Sinkling v. Illinois Central Railway Co.

Haney, J.

(concurring specially.) The judgment of the county court should be reversed. Its ruling on defendant’s motion to direct a verdict was an error at law, occurring at the trial, and duly excepted to, which may be reviewed in this court when presented by a proper bill of exceptions or statement, on appeal from the judgment alone. Mercantile Co. v. Faris, 5 S. D. 348, 58 N. W. 813; Id. 6 S. D. 113, 60 N. W. 403. This case differs from Sheldon v. Railway Co., 6 S. D. 606, 62 N. W. 955, and Lighthouse v. Railway Co., 3 S. D. 518, 54 N. W. 320, in that there is no evidence whatever, direct or circumstantial, which in any manner conflicts with or tends to contradict the engineer’s positive statement that the train could not have been stopped after the injured animal was discovered, and before it was thrown from the track.
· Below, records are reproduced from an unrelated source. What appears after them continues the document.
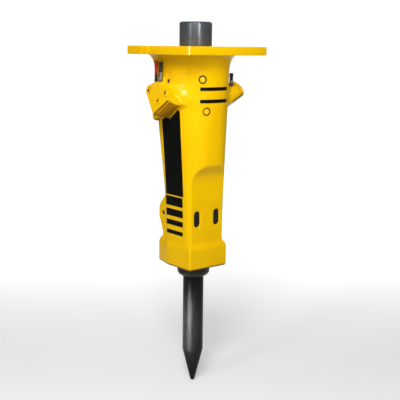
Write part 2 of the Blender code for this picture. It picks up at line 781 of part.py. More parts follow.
def bushings():
    """The thrust ring and upper bushing above the bars, and the lower bushing with its collar."""
    guide = tool_radius + running_gap
    outer = guide + bush_wall
    seat_radius = tool_radius + ring_seat_margin
    cone = seat_radius - ring_bore_radius
    profile = [(ring_bore_radius, ring_top), (outer, ring_top), (outer, ring_bottom)]
    profile += [(seat_radius, ring_bottom), (ring_bore_radius, ring_bottom + cone)]
    turn("thrust_ring", profile, "dark_steel")
    profile = [(guide, upper_bush_top), (outer, upper_bush_top)]
    profile += [(outer, upper_bush_bottom), (guide, upper_bush_bottom)]
    turn("upper_bushing", profile, "bronze")
    outer = guide + lower_bush_wall
    collar_top = block_bottom - seat_gap
    collar_bottom = collar_top - collar_length
    nose = collar_bottom - collar_cone
    groove = nose + wiper_height
    profile = [(guide, lower_bush_top), (outer, lower_bush_top)]
    profile += [(outer, collar_top), (collar_radius, collar_top)]
    profile += arc((collar_radius - collar_cone, collar_bottom), collar_cone, 0, -math.radians(72), 5)
    profile += [(guide + seal_height, nose), (guide + seal_height, groove)]
    profile += [(guide, groove)]
    bush = turn("lower_bushing", profile, "dark_steel")
    reach = block_half_width + cutter_reach
    cut(bush, cross_rod("bush_groove_cutter", bush_pin_radius + seat_gap, -reach, reach, bush_pin_y, bush_pin_z))
    profile = [(guide, groove - seat_gap), (guide + seal_height - seat_gap, groove - seat_gap)]
    profile += [(guide + seal_height - seat_gap, nose - wiper_lip / 3), (guide, nose - wiper_lip)]
    turn("dust_wiper", profile, "rubber")
    cross_rod("bushing_pin", bush_pin_radius, bush_pin_start, bush_pin_start + bush_pin_length, bush_pin_y,
              bush_pin_z, "zinc", chamfer=edge_ease)
    start = lower_bore + grease_wall
    length = block_half_width - grease_recess - start
    thread = length - grease_head
    slim = grease_radius / 2
    profile = [(0, length), (slim, length), (slim, thread + slim), (grease_radius, thread)]
    profile += [(grease_radius, 0), (0, 0)]
    turn("grease_nipple", profile, "zinc", Matrix.Translation((start, 0, bush_pin_z)) @ along_x, small_sides)


def working_tool():
    """A moil point with a flat on each side for the bars. It is stored hanging on them."""
    point_top = tool_tip + tool_tip_radius * 0.6 + (tool_radius - tool_tip_radius) / tool_point_slope
    profile = [(0, tool_top), (tool_radius - tool_chamfer, tool_top), (tool_radius, tool_top - tool_chamfer)]
    profile += [(tool_radius, point_top), (tool_tip_radius, tool_tip + tool_tip_radius * 0.6)]
    profile += [(tool_tip_radius * 0.66, tool_tip + tool_tip_radius * 0.16), (0, tool_tip)]
    tool = turn("working_tool", profile, "tool_steel")
    radius = bar_radius + seat_gap
    upper = bar_half_height + seat_gap - radius
    lower = -upper - tool_travel
    outline = arc((0, upper), radius, 0, math.pi, 6) + arc((0, lower), radius, math.pi, math.tau, 6)
    reach = tool_radius + cutter_reach
    for name, side in (("left", -1), ("right", 1)):
        place = facing_front(side * bar_spacing, 0, bar_z)
        cut(tool, prism(f"tool_flat_cutter_{name}", outline, -reach, reach, place=place))


def retainers():
    """The two bars, the pin that locks their tails, and the rubber plugs in its ends."""
    for name, side in (("left", -1), ("right", 1)):
        bar = bar_shape(f"retainer_bar_{name}", side, 0, recess_face - bar_setback, bar_tail, "dark_steel")
        reach = bar_spacing + 2 * bar_radius
        cut(bar, cross_rod(f"bar_eye_cutter_{name}", lock_pin_radius + seat_gap, -reach, reach, lock_pin_y, bar_z))
        start = side * (lock_pin_length / 2 + seat_gap)
        ends = sorted((start, start + side * lock_plug_length))
        cross_rod(f"lock_pin_plug_{name}", lock_pin_radius, *ends, lock_pin_y, bar_z, "rubber")
    half = lock_pin_length / 2
    cross_rod("lock_pin", lock_pin_radius, -half, half, lock_pin_y, bar_z, "zinc", chamfer=edge_ease)


def boss_covers():
    """A cover on each boss with its socket screws."""
    for side, spin in (("left", Matrix()), ("right", half_turn)):
        here = spin @ boss_frame
        outline = rounded_outline(boss_outlines[side], boss_rounds[side])
        name = f"boss_cover_{side}"
        cover = prism(name, outline, -boss_cover_thickness, 0, "yellow_paint", here, cover_chamfer)
        for number, (u, v) in enumerate(cover_screws):
            place = here @ Matrix.Translation((u, v, 0))
            hole = screw_radius + seat_gap
            head = screw_head_radius + seat_gap
            sink = -screw_head_height - seat_gap
            far = -boss_cover_thickness - cutter_reach
            profile = [(0, cutter_reach), (head, cutter_reach), (head, sink)]
            profile += [(hole, sink), (hole, far), (0, far)]
            cut(cover, turn(f"cover_hole_cutter_{side}_{number}", profile, place=place, sides=small_sides))
            top = -screw_sink
            profile = [(0, top), (screw_head_radius - edge_ease, top), (screw_head_radius, top - edge_ease)]
            profile += [(screw_head_radius, -screw_head_height), (screw_radius, -screw_head_height)]
            profile += [(screw_radius, -screw_length), (0, -screw_length)]
            screw = turn(f"cover_screw_{side}_{number + 1}", profile, "yellow_paint", place, small_sides)
            name = f"socket_cutter_{side}_{number}"
            cut(screw, rod(name, socket_radius, -socket_depth, cutter_reach, place=place, sides=6))


def fitting(name, radius, height, stub, look, here):
    """A round body on a spot face, with a stub down its hole."""
    slim = radius - stub_step - seat_gap
    profile = [(0, height), (radius * 0.8, height), (radius * 0.8, height * 0.62), (radius, height * 0.62)]
    profile += [(radius, seat_gap), (slim, seat_gap), (slim, -stub), (0, -stub)]
    turn(name, profile, look, here, small_sides)


def fitting_cap(name, radius, height, base, look, here):
    low = base + seat_gap
    top = low + height
    profile = [(0, top), (radius - edge_ease, top), (radius, top - edge_ease), (radius, low), (0, low)]
    turn(name, profile, look, here, small_sides)


def port_fittings():
    """On each boss a hose adapter with its dust cap, a test port with its cap, and a bleed plug."""
    for side, spin in (("left", Matrix()), ("right", half_turn)):
        here = fitting_place(side, adapter_places[side], spin)
        base, height = adapter_heights[side], adapter_cap_heights[side]
        fitting(f"port_adapter_{side}", adapter_radius, base, adapter_stub, "zinc", here)
        fitting_cap(f"port_cap_{side}", adapter_cap_radius, height, base, "black_plastic", here)
        here = fitting_place(side, test_port_places[side], spin)
        base, height = test_port_heights[side], test_cap_heights[side]
        look = "red_plastic" if side == "left" else "black_plastic"
        fitting(f"test_port_{side}", test_port_radius, base, test_port_stub, "black_plastic", here)
        fitting_cap(f"test_port_cap_{side}", test_cap_radius, height, base, look, here)
        here = fitting_place(side, bleed_plug_place, spin)
        radius = bleed_plug_radius - stub_step - seat_gap
        stub = bleed_plug_stub - seat_gap
        rod(f"bleed_plug_{side}", radius, -stub, bleed_plug_height, "bronze", here, small_sides)


def front_plugs():
    """The socket plugs of the front ports, each seated at the bottom of its counterbore."""
    for name, port in (("front_plug_upper", front_port_upper), ("front_plug_lower", front_port_lower)):
        face = port_face(port)
        low = face - front_plug_seat + seat_gap
        top = face - front_plug_sink
        neck = front_port_radius - seat_gap
        profile = [(0, top), (front_plug_radius - edge_ease, top), (front_plug_radius, top - edge_ease)]
        under = top - front_plug_head
        profile += [(front_plug_radius, under), (neck, under), (neck, low), (0, low)]
        place = port_place(port)
        plug = turn(name, profile, "yellow_paint", place, hole_sides)
        floor = top - front_socket_depth
        ceiling = top + cutter_reach
        cut(plug, rod(f"{name}_socket_cutter", front_socket_radius, floor, ceiling, place=place, sides=6))


def main():
    clear_scene()
    breaker_body()
    gas_cap()
    seal_carrier()
    piston()
    control_valve()
    bushings()
    working_tool()
    retainers()
    boss_covers()
    port_fittings()
    front_plugs()


main()
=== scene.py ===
# Looks of the hydraulic breaker hammer: cast body, gas cap, fittings, bars, bushings and tool
import json
import math
import time

import bmesh
import bpy
from mathutils import Matrix, Vector

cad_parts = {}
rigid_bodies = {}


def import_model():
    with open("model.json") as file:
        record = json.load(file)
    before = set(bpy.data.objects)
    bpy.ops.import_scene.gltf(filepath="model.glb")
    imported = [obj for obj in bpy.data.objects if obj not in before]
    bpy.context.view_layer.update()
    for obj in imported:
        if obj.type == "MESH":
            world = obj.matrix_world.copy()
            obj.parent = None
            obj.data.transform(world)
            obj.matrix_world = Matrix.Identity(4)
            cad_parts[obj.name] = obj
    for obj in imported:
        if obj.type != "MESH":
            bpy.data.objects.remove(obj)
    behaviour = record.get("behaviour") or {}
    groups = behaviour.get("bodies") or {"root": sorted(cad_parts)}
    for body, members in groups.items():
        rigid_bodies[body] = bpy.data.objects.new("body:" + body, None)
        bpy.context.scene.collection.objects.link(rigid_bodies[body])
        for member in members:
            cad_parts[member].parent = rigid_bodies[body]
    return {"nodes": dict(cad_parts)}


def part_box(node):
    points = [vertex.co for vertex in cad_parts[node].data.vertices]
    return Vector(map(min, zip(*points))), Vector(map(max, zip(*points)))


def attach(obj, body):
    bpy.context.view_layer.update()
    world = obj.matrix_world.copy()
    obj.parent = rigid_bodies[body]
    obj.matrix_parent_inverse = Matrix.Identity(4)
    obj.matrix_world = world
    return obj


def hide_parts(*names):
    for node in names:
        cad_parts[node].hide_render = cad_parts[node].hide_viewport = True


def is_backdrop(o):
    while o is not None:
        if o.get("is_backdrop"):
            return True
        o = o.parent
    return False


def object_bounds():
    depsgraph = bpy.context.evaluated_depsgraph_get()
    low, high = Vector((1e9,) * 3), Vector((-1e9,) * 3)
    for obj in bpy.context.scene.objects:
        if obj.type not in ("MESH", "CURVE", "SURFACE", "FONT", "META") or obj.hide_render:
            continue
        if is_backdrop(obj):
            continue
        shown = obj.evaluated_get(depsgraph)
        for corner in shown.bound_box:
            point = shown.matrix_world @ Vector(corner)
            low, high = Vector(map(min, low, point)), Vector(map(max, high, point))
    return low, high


started = time.time()
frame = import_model()
cadBox = [list(corner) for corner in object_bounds()]


def report(words):
    print(f"[{time.time() - started:5.1f} s] {words}")


class Graph:
    # a node tree that makes its nodes through one method
    def __init__(self, tree):
        self.tree = tree

    def add(self, kind, inputs=None, settings=None, output=0):
        node = self.tree.nodes.new(kind)
        for name, value in (settings or {}).items():
            setattr(node, name, value)
        for key, value in (inputs or {}).items():
            if isinstance(value, Wire):
                self.tree.links.new(value.socket, node.inputs[key])
            else:
                node.inputs[key].default_value = value
        return Wire(self, node.outputs[output])


class Wire:
    # a socket whose sums and products add Math nodes
    def __init__(self, graph, socket):
        self.graph = graph
        self.socket = socket

    def math(self, operation, *others):
        inputs = dict(enumerate((self, *others)))
        return self.graph.add("ShaderNodeMath", inputs, {"operation": operation})

    def out(self, name):
        return Wire(self.graph, self.socket.node.outputs[name])

    def __rsub__(self, other):
        return self.graph.add("ShaderNodeMath", {0: other, 1: self}, {"operation": "SUBTRACT"})

    def __neg__(self):
        return self * -1.0

    def clamped(self):
        return self.most(0.0).least(1.0)

    def split(self):
        parts = self.graph.add("ShaderNodeSeparateXYZ", {0: self})
        return [parts.out(axis) for axis in "XYZ"]


def mathMethod(operation):
    return lambda wire, *others: wire.math(operation, *others)


wireMethods = {
    "__add__": "ADD", "__radd__": "ADD", "__sub__": "SUBTRACT", "__mul__": "MULTIPLY",
    "__rmul__": "MULTIPLY", "__truediv__": "DIVIDE", "__abs__": "ABSOLUTE", "__lt__": "LESS_THAN",
    "__gt__": "GREATER_THAN", "least": "MINIMUM", "most": "MAXIMUM", "root": "SQRT",
}
for name, operation in wireMethods.items():
    setattr(Wire, name, mathMethod(operation))


def length(*parts):
    # the length of a vector whose parts are wires
    total = parts[0] * parts[0]
    for part in parts[1:]:
        total = total + part * part
    return total.root()


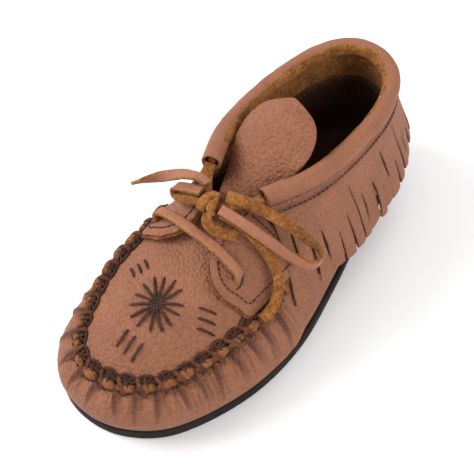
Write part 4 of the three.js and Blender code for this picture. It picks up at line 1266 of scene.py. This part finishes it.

It comes clearly within the rules announced in Hebron v. Railway Co., 4 S. D. 538, 57 N. W. 494, and Harrison v. Railway Co., 6 S. D. 100, 60 N. W. 405. Regarding the question- of contributory negligence as eliminated by the exceptionally clear and able charge of the learned county judge, I dissent from the conclusions of my associates upon that subject.